We carefully preserve all of these and even have guidelines for visitors to our more fragile biodiversity sites, such as Tanjong Rimau (Siloso Headland).
Coastal and marine ecosystems such as those found on Sentosa's southern and northern coasts store large amounts of carbon, known as blue carbon, thus it is crucial that we conserve, and preserve them. Just recently we've signed a Memorandum of Understanding with the NUS Centre for Nature-based Climate Solutions to examine how nature can be harnessed to help tackle climate change.
And if you do want to visit our nature spaces, please read our Nature Area Guidelines here before your visit. We also encourage you to join the various Sentosa Development Corporation (SDC) or SDC-approved tours, especially for Tanjong Rimau.
Or you can just take a stroll along our Imbiah and Coastal Trails to connect with nature.
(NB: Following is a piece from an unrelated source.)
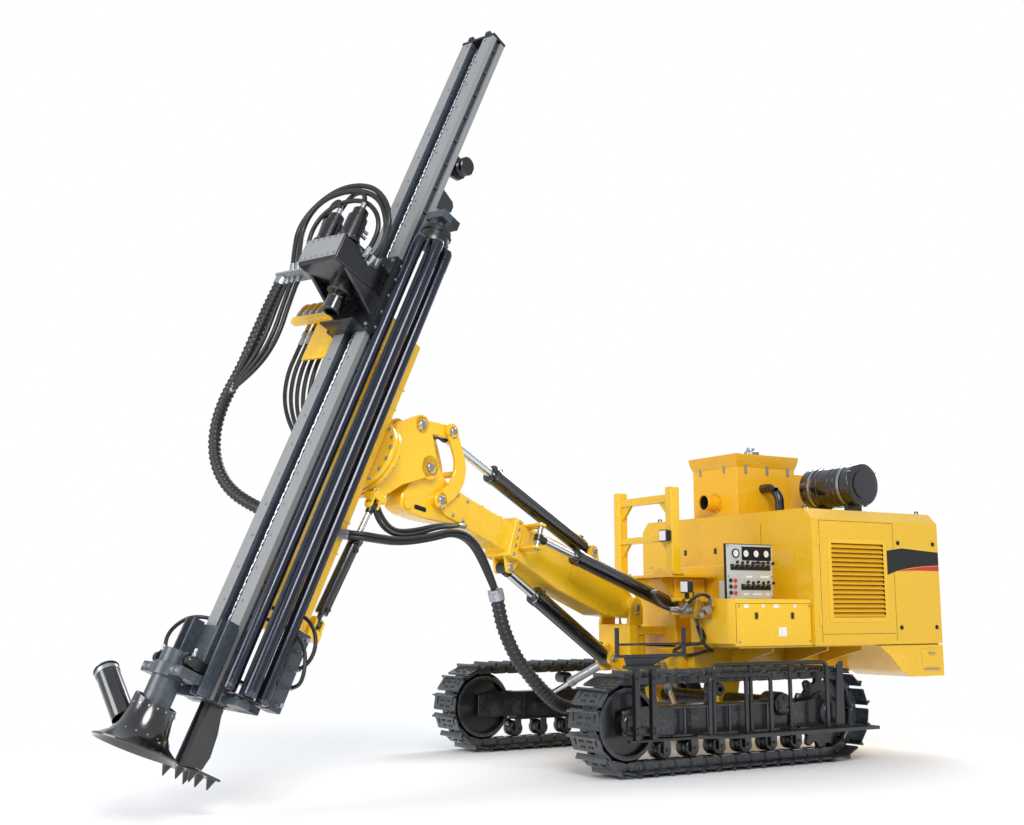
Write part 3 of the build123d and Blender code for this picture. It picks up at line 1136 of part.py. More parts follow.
def nodes():
    """Every piece by its node's name."""
    return {
        "track_left": [track(1)],
        "track_right": [track(-1)],
        "idlers_sprockets": wheels(),
        "track_rollers": rollers(),
        "track_frame_left": [track_frame(1)],
        "track_frame_right": [track_frame(-1)],
        "chassis_frame": [chassis_frame()],
        "swing_bracket": [swing_bracket()],
        "tilt_cylinders": tilt_cylinders(),
        "hood_top": [hood_top()],
        "hood_front": [hood_end(HOOD_FRONT - SHEET, HOOD_FRONT)],
        "hood_rear": [hood_end(HOOD_REAR, HOOD_REAR + SHEET)],
        "hood_left": [hood_side(1)],
        "hood_right": [hood_side(-1)],
        "louvre_panels": louvres(),
        "engine_block": [engine_block()],
        "rear_boxes": rear_box(),
        "box_door": [box_door()],
        "console": [console()],
        "control_panel": [control_panel()],
        "hydraulic_tank": [hydraulic_tank()],
        "valve_block": [valve_block()],
        "rest_frame": [rest_frame()],
        "dust_collector": [dust_collector()],
        "air_filter": [air_filter()],
        "exhaust_elbow": [exhaust()],
        "lamps": lamps(),
        "cradle": [cradle()],
        "step_deck": [step_deck()],
        "step_rails": step_rails(),
        "swing_post": [swing_post()],
        "boom": [boom()],
        "swing_lug": [swing_lug()],
        "bent_link": [bent_link()],
        "top_link": [top_link()],
        "mast_bracket": [mast_bracket()],
        "roll_lug": [roll_lug()],
        "lift_barrel": [lift_barrel()],
        "lift_rod": [lift_rod()],
        "pitch_barrel": [pitch_barrel()],
        "pitch_rod": [pitch_rod()],
        "swing_cross": [swing_cross()],
        "swing_barrel": [swing_barrel()],
        "swing_rod": [swing_rod()],
        "carrier": [carrier()],
        "roll_barrel": [roll_barrel()],
        "roll_rod": [roll_rod()],
        "mast_beam": [mast_beam()],
        "mast_top": [mast_top()],
        "back_bracket": back_bracket(),
        "feed_chain": [feed_chain()],
        "foot_clamp": [foot_clamp()],
        "foot_plate": [foot_plate()],
        "foot_box": [foot_box()],
        "dust_hood": [dust_hood()],
        "head_sled": [head_sled()],
        "rotary_head": [rotary_head()],
        "spindle": [spindle()],
        "magazine": [magazine()],
    }


def solids_of(shapes):
    """The plain solids in a list of shapes."""
    found = []
    for shape in shapes:
        found.extend(shape.solids())
    return found


def middle_shift(parts):
    """How far to move everything so that the origin is under the middle of the box."""
    boxes = [Compound(children=solids).bounding_box() for solids in parts.values()]
    low_x = min(box.min.X for box in boxes)
    high_x = max(box.max.X for box in boxes)
    low_y = min(box.min.Y for box in boxes)
    high_y = max(box.max.Y for box in boxes)
    return Vector(-(low_x + high_x) / 2, -(low_y + high_y) / 2, 0)


def main():
    """Build every node and write its file."""
    os.makedirs("parts", exist_ok=True)
    parts = {name: solids_of(shapes) for name, shapes in nodes().items()}
    shift = middle_shift(parts)
    for name, solids in parts.items():
        moved = [solid.moved(Location(shift)) for solid in solids]
        export_step(Compound(children=moved), f"parts/{name}.step")
    print("shift", round(shift.X, 3), round(shift.Y, 3), "nodes", len(parts))
    return shift


if __name__ == "__main__":
    main()
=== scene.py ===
# %% [markdown]
# # A crawler drill rig, dressed
# The machine drills deep holes with a hammer that works at the bottom of the hole. A yellow housing with
# the engine stands on two black tracks, a yellow boom reaches forward from it, and the boom holds a tall
# slate-grey mast with a rotary head, a magazine of drill rods and a dust hood at its foot. The bare solids
# come from the frame; this script gives them their real surfaces, edges, bolts, hoses and paint.

# %% Load the frame
import math

import bmesh
import bpy
from mathutils import Matrix, Vector


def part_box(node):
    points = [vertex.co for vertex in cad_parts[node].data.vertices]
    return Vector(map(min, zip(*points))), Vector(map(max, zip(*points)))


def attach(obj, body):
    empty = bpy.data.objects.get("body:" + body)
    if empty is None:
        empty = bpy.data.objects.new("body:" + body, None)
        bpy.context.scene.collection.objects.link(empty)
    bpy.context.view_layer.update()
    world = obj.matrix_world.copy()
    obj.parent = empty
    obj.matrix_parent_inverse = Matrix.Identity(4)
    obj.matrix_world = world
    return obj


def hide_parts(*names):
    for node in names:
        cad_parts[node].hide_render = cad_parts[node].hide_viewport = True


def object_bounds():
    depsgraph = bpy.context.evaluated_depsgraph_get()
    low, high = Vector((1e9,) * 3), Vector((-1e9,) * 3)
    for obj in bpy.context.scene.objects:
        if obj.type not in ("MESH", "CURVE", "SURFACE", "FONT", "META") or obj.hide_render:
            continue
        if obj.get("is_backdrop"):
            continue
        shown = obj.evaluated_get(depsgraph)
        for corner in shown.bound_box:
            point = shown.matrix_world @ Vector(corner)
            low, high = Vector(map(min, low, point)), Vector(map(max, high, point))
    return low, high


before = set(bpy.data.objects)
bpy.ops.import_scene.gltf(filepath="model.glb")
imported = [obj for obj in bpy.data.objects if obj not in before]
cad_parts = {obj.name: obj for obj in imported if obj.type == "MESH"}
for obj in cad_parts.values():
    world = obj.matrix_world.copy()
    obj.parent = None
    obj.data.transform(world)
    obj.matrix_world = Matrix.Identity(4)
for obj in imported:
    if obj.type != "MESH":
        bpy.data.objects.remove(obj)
solid_box = [list(corner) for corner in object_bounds()]
print("solids reach from", solid_box[0], "to", solid_box[1])

# %% [markdown]
# ## Places
# Every piece is drawn in millimetres in the place where it belongs: the machine, the post that swings, the
# boom, the bracket at its tip, or the mast. A matrix for each of these places carries finished pieces into
# the scene, so a bolt on the leaning mast can be written with plain upright numbers.

# %% The places where pieces are drawn
MM = 0.001
left_low, left_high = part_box("track_left")
right_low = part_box("track_right")[0]
ZERO = Vector(((left_low.x + left_high.x) / 2, (left_high.y + right_low.y) / 2, 0))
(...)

Protecting the Hawksbill Turtles
A couple of years ago, 111 endangered hawksbill turtles emerged from a nest and made their way into the waters, and another batch of 102 eggs hatched at Tanjong Beach. These guys are endangered species, and SDC takes great pains to ensure their safety while protecting the eggs from natural predators like monitor lizards and crabs. Have you spotted the turtles along our beaches?
The ‘Green’ Express
We all know how convenient the Sentosa Express monorail is to get in, out and around the island. However, it is also very green as there is a vertical green wall along its tracks that reduces urban heat and blends in seamlessly with Sentosa's lush greenery.
Solar power-ing attractions
Next time you are having the time of your life at Universal Studios Singapore, try to sneak a peek at the rooftop of the Revenge of the Mummy ride. There are solar installations installed up there and at the Adventure Cove Waterpark that can generate about 650,000kWh of electrical energy per year — sufficient to power about 140 four-room HDB flats for a year.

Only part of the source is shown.